The promises and perils of mining git

From AcaWiki
Jump to: navigation, search

Citation: Christian Bird, Peter C. Rigby, Earl T. Barr, David J. Hamilton, Daniel M. German, Premkumar Devanbu (2009) The promises and perils of mining git. 2009 6th IEEE International Working Conference on Mining Software Repositories (RSS)
DOI (original publisher): 10.1109/MSR.2009.5069475
Semantic Scholar (metadata): 10.1109/MSR.2009.5069475
Sci-Hub (fulltext): 10.1109/MSR.2009.5069475
Internet Archive Scholar (search for fulltext): The promises and perils of mining git
Wikidata (metadata): Q57726828
Download: http://turingmachine.org/~dmg/papers/dmg2009 msr git.pdf
Tagged: Git (RSS)

Summary

Contrasts decentralized and centralized source code management (DSCM and CCSM), focusing on Git and Subversion respectively, and the "promises and perils" of using information found in Git repositories for software engineering researchers. Git is more flexible and faster, making some research more feasible, but care must be taken.
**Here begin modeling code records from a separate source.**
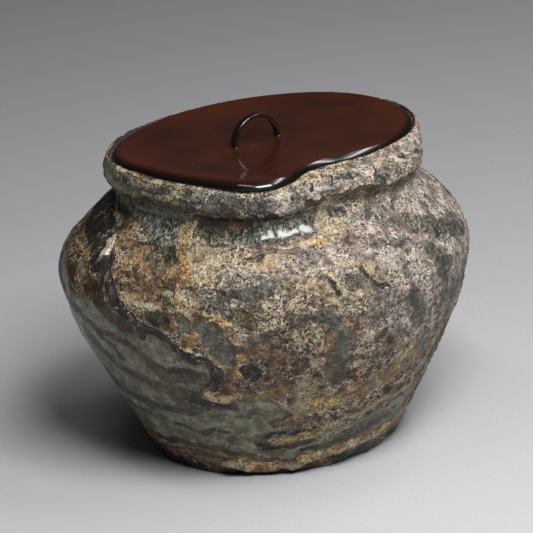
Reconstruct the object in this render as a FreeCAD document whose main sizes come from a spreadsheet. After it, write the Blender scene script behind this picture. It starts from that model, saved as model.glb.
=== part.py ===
"""Fresh water jar: a kiln-warped stoneware jar with a lacquered lid board and its bent loop.

The jar stands on its flat foot. The origin is the middle of the foot on the resting plane,
+Z is up, the lid's front lobe points along -Y and +X is to the right of it.
All sizes are millimetres.
"""
import os
from math import cos, exp, hypot, radians, sin

import FreeCAD
import Part
import Sketcher
from FreeCAD import Placement, Rotation, Vector

document = FreeCAD.newDocument("fresh_water_jar")

# Driving sizes, one cell each

SIZES = (
    ("foot_radius", 64.0, "edge of the flat foot"),
    ("foot_round", 1.6, "worn rounding of the foot's edge"),
    ("belly_radius", 106.4, "widest part of the wall"),
    ("belly_height", 97.0, "height of the widest part"),
    ("belly_lean", 1.8, "how far the belly stands to the right of the foot"),
    ("neck_radius", 75.0, "narrowest part under the rim"),
    ("neck_drop", 16.5, "from the lid's seat down to the narrowest part"),
    ("mouth_lean_x", 5.2, "how far the mouth stands to the right of the foot"),
    ("mouth_lean_y", -3.0, "how far the mouth stands in front of the foot"),
    ("rim_overhang", 5.0, "how far the rolled rim band stands out over the neck"),
    ("rim_round", 2.6, "rounding of the band's lower and upper edge"),
    ("rim_drop", 10.5, "from the lid's seat down to the band's lower edge"),
    ("rim_sag", 1.9, "how far the band's lower edge wanders up and down"),
    ("seat_height", 156.0, "ledge that the lid rests on"),
    ("seat_width", 6.5, "width of the ledge under the lid's edge"),
    ("lip_rise", 3.2, "height of the lip that stands round the lid"),
    ("wall", 7.0, "thickness of the thrown wall"),
    ("floor_thickness", 9.5, "thickness of the bottom"),
    ("floor_round", 14.0, "rounding between the bottom and the wall inside"),
    ("hollow_push", 5.5, "depth of the hollow in the left shoulder"),
    ("hollow_push_drop", 28.0, "from the lid's seat down to the hollow's middle"),
    ("hollow_push_reach", 11.0, "how far the hollow spreads up and down"),
    ("left_drop", 3.4, "how much further in the left shoulder lies"),
    ("left_drop_rise", 20.0, "from the belly up to where it lies furthest in"),
    ("left_drop_reach", 16.0, "how far that spreads up and down"),
    ("lid_clearance", 0.9, "gap round the lid's edge and round its step"),
    ("lid_seat_gap", 0.3, "gap under the lid's edge"),
    ("lid_edge", 5.2, "thickness of the lid's edge"),
    ("lid_dish", 2.6, "how deep the lid's top is dished"),
    ("lid_step", 4.0, "depth of the step that drops into the mouth"),
    ("lid_top_round", 2.5, "rounding of the lid's upper edge"),
    ("lid_chamfer", 0.8, "bevel of the lid's lower edge"),
    ("step_chamfer", 0.8, "bevel of the step's lower edge"),
    ("loop_x", -2.8, "middle of the loop from the mouth's centre"),
    ("loop_y", -4.1, "middle of the loop from the mouth's centre"),
    ("loop_radius", 13.0, "middle line of the bent strip"),
    ("loop_leg", 0.7, "straight part of each leg above the lid"),
    ("strip_width", 4.4, "width of the bent strip"),
    ("strip_thickness", 1.8, "thickness of the bent strip"),
    ("strip_chamfer", 0.5, "bevel of the strip's long edges"),
    ("tenon_depth", 3.6, "how far each leg goes into the lid"),
    ("mortise_clearance", 0.12, "gap round each leg in the lid"),
    ("overrun", 4.0, "how far a cutting form runs past what it cuts"),
)

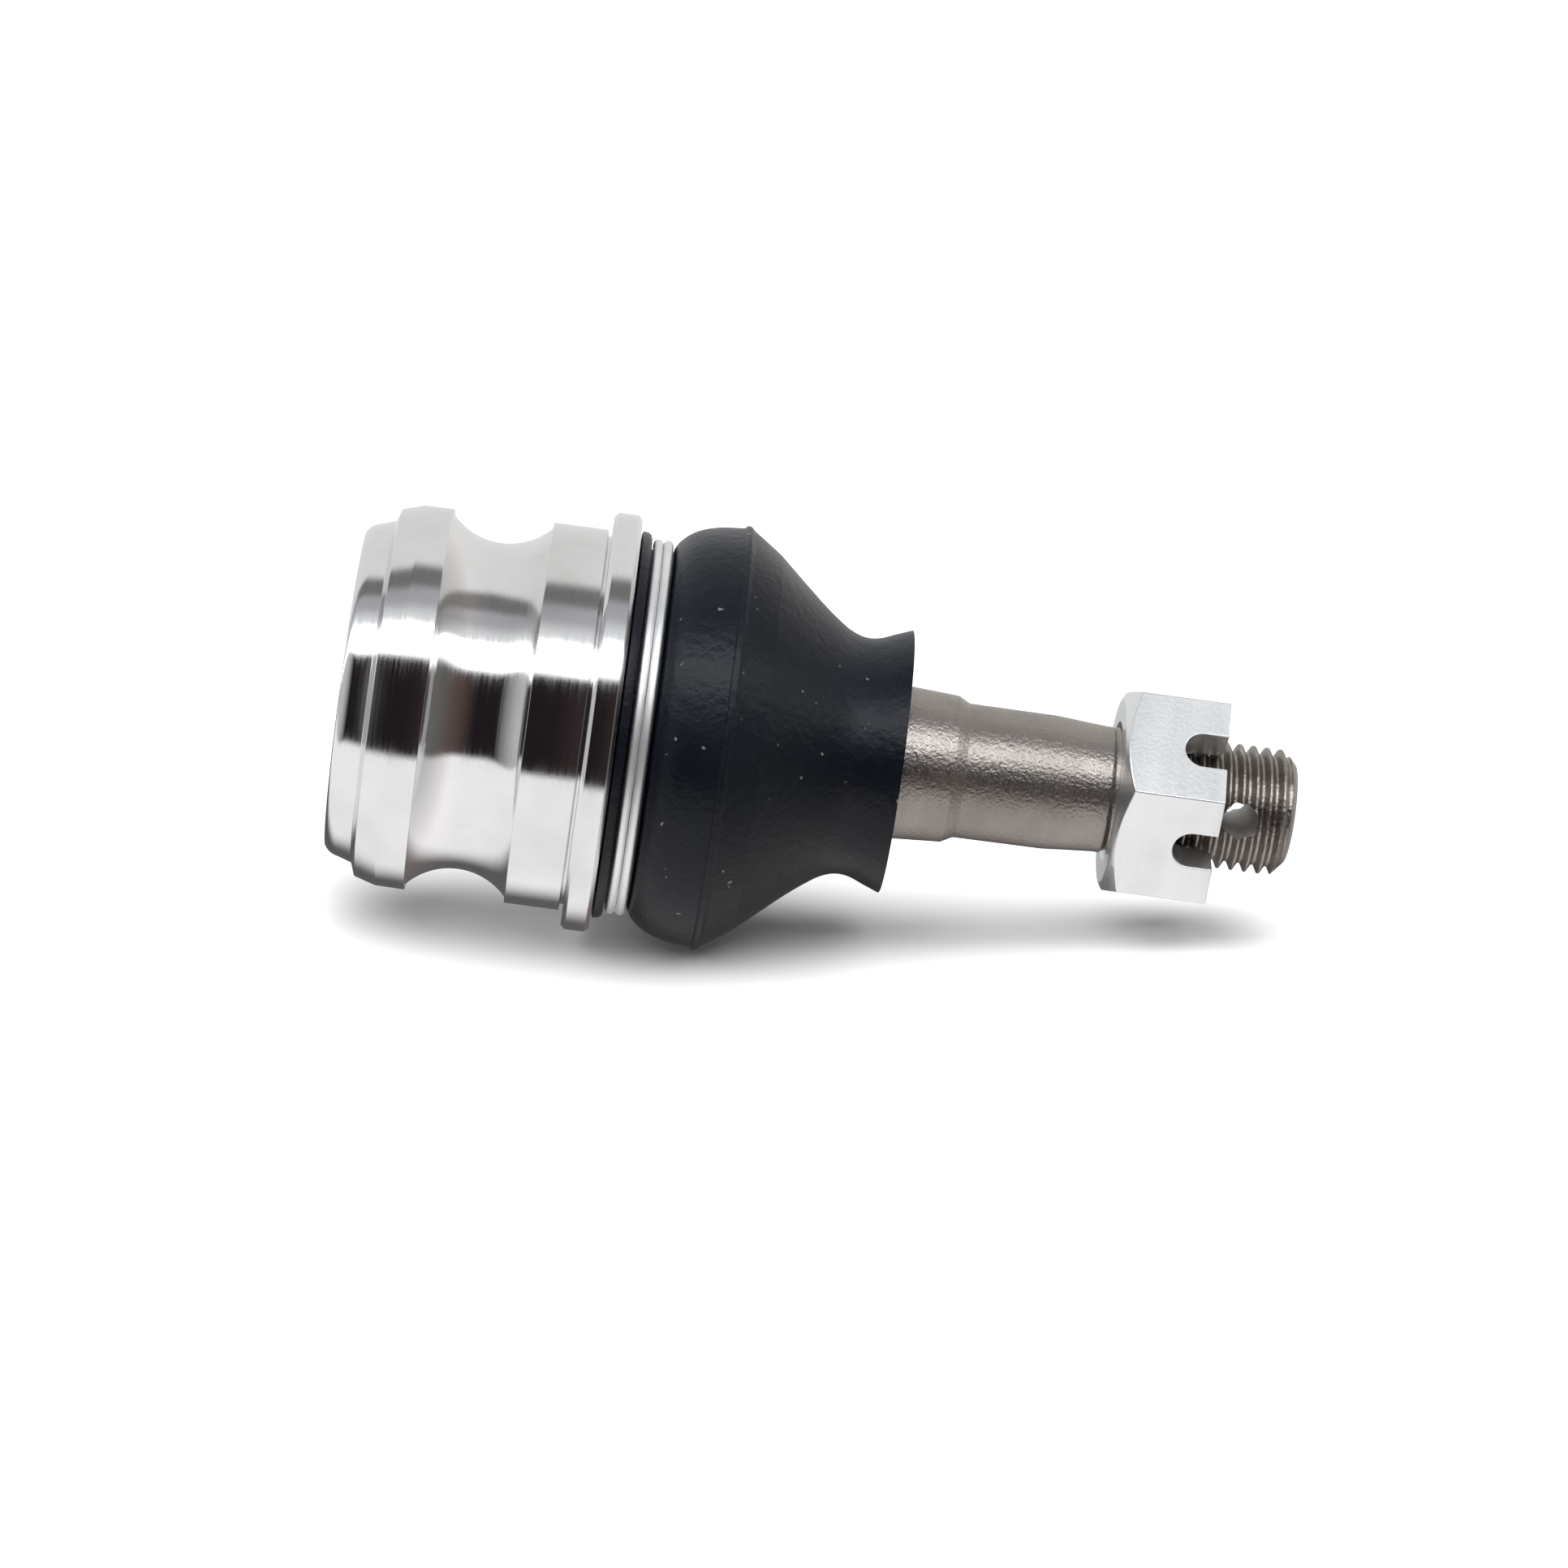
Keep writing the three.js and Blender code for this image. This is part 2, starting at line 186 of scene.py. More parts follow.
def new_material(name):
    material = bpy.data.materials.new(name)
    material.use_nodes = True
    return material, material.node_tree


def node(tree, kind, inputs=None, **settings):
    """A new node. Each input is a value, or another node's socket to be joined to it."""
    made = tree.nodes.new(kind)
    for key, value in settings.items():
        setattr(made, key, value)
    for key, value in (inputs or {}).items():
        if isinstance(value, bpy.types.NodeSocket):
            tree.links.new(value, made.inputs[key])
        else:
            made.inputs[key].default_value = value
    return made


def place(tree, scale=(1, 1, 1)):
    """Object coordinates, stretched."""
    where = node(tree, "ShaderNodeTexCoord").outputs["Object"]
    return node(tree, "ShaderNodeMapping", {"Vector": where, "Scale": scale}).outputs[0]


def noise(tree, count, detail, across=None):
    """Noise with `count` features to a metre, or with another count across the axis."""
    across = across or count
    where = place(tree, (count, across, across))
    inputs = {"Vector": where, "Scale": 1.0, "Detail": detail, "Roughness": 0.55}
    return node(tree, "ShaderNodeTexNoise", inputs).outputs[0]


def remap(tree, value, low, high, to_low, to_high, **settings):
    inputs = {"Value": value, "From Min": low, "From Max": high, "To Min": to_low, "To Max": to_high}
    return node(tree, "ShaderNodeMapRange", inputs, **settings).outputs[0]


def mix(tree, factor, a, b):
    return node(tree, "ShaderNodeMix", {0: factor, 6: a, 7: b}, data_type="RGBA").outputs[2]


def maths(tree, operation, a, b=0.0):
    return node(tree, "ShaderNodeMath", {0: a, 1: b}, operation=operation).outputs[0]


def vector_maths(tree, operation, *values):
    inputs = dict(enumerate(values))
    return node(tree, "ShaderNodeVectorMath", inputs, operation=operation).outputs[0]


def bump(tree, height, distance, normal=None):
    inputs = {"Height": height, "Strength": 1.0, "Distance": distance}
    if normal is not None:
        inputs["Normal"] = normal
    return node(tree, "ShaderNodeBump", inputs).outputs[0]


def shader(tree):
    return tree.nodes["Principled BSDF"]


def connect(tree, socket, name):
    tree.links.new(socket, shader(tree).inputs[name])


def metal(name, colour, tint, roughness, marks, marks_depth, grain, grain_depth):
    """Metal with machining marks along X, fine grain, and stains of a second tint.

    roughness is the lowest, the highest, and what a stain adds. marks and grain are how many there are
    to a metre. Depths are in metres.
    """
    lowest, highest, stained = roughness
    material, tree = new_material(name)
    shader(tree).inputs["Metallic"].default_value = 1.0
    stain = noise(tree, 90, detail=5)
    connect(tree, mix(tree, remap(tree, stain, 0.4, 0.75, 0, 1), colour, tint), "Base Color")
    rings = noise(tree, marks, detail=3, across=25)
    rough = remap(tree, rings, 0.3, 0.7, lowest, highest)
    patch = remap(tree, stain, 0.45, 0.75, 0, stained)
    connect(tree, maths(tree, "ADD", rough, patch), "Roughness")
    fine = noise(tree, grain, detail=2)
    connect(tree, bump(tree, fine, grain_depth, bump(tree, rings, marks_depth)), "Normal")
    return material


def turned_steel():
    return metal(
        "turned_steel",
        colour=(0.80, 0.80, 0.81, 1),
        tint=(0.70, 0.69, 0.68, 1),
        roughness=(0.07, 0.13, 0.05),
        marks=4200,
        marks_depth=4e-6,
        grain=3000,
        grain_depth=1.5e-6,
    )


def pressed_steel():
    return metal(
        "pressed_steel",
        colour=(0.62, 0.62, 0.62, 1),
        tint=(0.46, 0.44, 0.42, 1),
        roughness=(0.22, 0.32, 0.1),
        marks=300,
        marks_depth=1e-6,
        grain=1500,
        grain_depth=3e-6,
    )


def spring_steel():
    return metal(
        "spring_steel",
        colour=(0.3, 0.3, 0.32, 1),
        tint=(0.16, 0.14, 0.12, 1),
        roughness=(0.25, 0.4, 0.1),
        marks=300,
        marks_depth=1e-6,
        grain=1500,
        grain_depth=2e-6,
    )


def phosphated_steel():
    """Grainy warm grey steel, paler and duller in the cross hole and on the end faces.

    Those are the faces that lie nearer to the axis than the thread's root does.
    """
    material = metal(
        "phosphated_steel",
        colour=(0.35, 0.32, 0.30, 1),
        tint=(0.26, 0.235, 0.21, 1),
        roughness=(0.31, 0.39, 0.08),
        marks=2500,
        marks_depth=8e-7,
        grain=2500,
        grain_depth=9e-5,
    )
    cut_colour = (0.5, 0.49, 0.48, 1)
    cut_roughness = 0.3  # on top of the steel's own
    tree = material.node_tree
    parts = node(tree, "ShaderNodeSeparateXYZ", {0: place(tree)}).outputs
    squares = [maths(tree, "MULTIPLY", parts[i], parts[i]) for i in (1, 2)]
    radius = maths(tree, "SQRT", maths(tree, "ADD", squares[0], squares[1]))
    cut = remap(tree, radius, 5.7 * MM, 6.0 * MM, 1, 0)
    steel = shader(tree).inputs["Base Color"].links[0].from_socket
    rough = shader(tree).inputs["Roughness"].links[0].from_socket
    connect(tree, mix(tree, cut, steel, cut_colour), "Base Color")
    connect(tree, maths(tree, "ADD", rough, maths(tree, "MULTIPLY", cut, cut_roughness)), "Roughness")
    return material


def zinc_plate():
    return metal(
        "zinc_nut",
        colour=(0.89, 0.905, 0.91, 1),
        tint=(0.82, 0.83, 0.83, 1),
        roughness=(0.3, 0.38, 0.08),
        marks=500,
        marks_depth=8e-6,
        grain=2200,
        grain_depth=2e-5,
    )


def zinc_wire():
    return metal(
        "zinc_wire",
        colour=(0.88, 0.89, 0.90, 1),
        tint=(0.8, 0.8, 0.79, 1),
        roughness=(0.42, 0.5, 0.05),
        marks=500,
        marks_depth=5e-7,
        grain=2200,
        grain_depth=1e-6,
    )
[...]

Thus, authors name following.

Promises

  1. Each Git developer is more likely to make their repository publicly accessibe, including work in progress and work that never is accepted into the stable codebase
  2. Git facilitates recovery of richer project history
  3. Git records information needed to correct Perils 3-6 in private logs
  4. signed-off-by and other attributes create a "paper trail"
  5. Git records authorship information for contributors who are not part of the core set of developers
  6. All metadata is local
  7. Git tracks content, so the history of lines can be tracked as they are moved or copied
  8. Git is faster and uses less space
  9. Most SCMs can be converted to Git with history intact

Perils

  1. Similar actions can have different commands, shared terms can have different meanings
  2. Many branches are implicit
  3. Git has no mainline, so analysis methods for CCSM must be modified appropriately
  4. Git history can be rewritten relatively easily
  5. It is not always possible to determine what branch a commit was made on
  6. It is not always possible to determine the source of a merge or if a merge occurred
  7. Accessible data may only contain commits that are success selected

Authors evaluate some of these by mining data from the Linux kernel and 30 other OSS projects.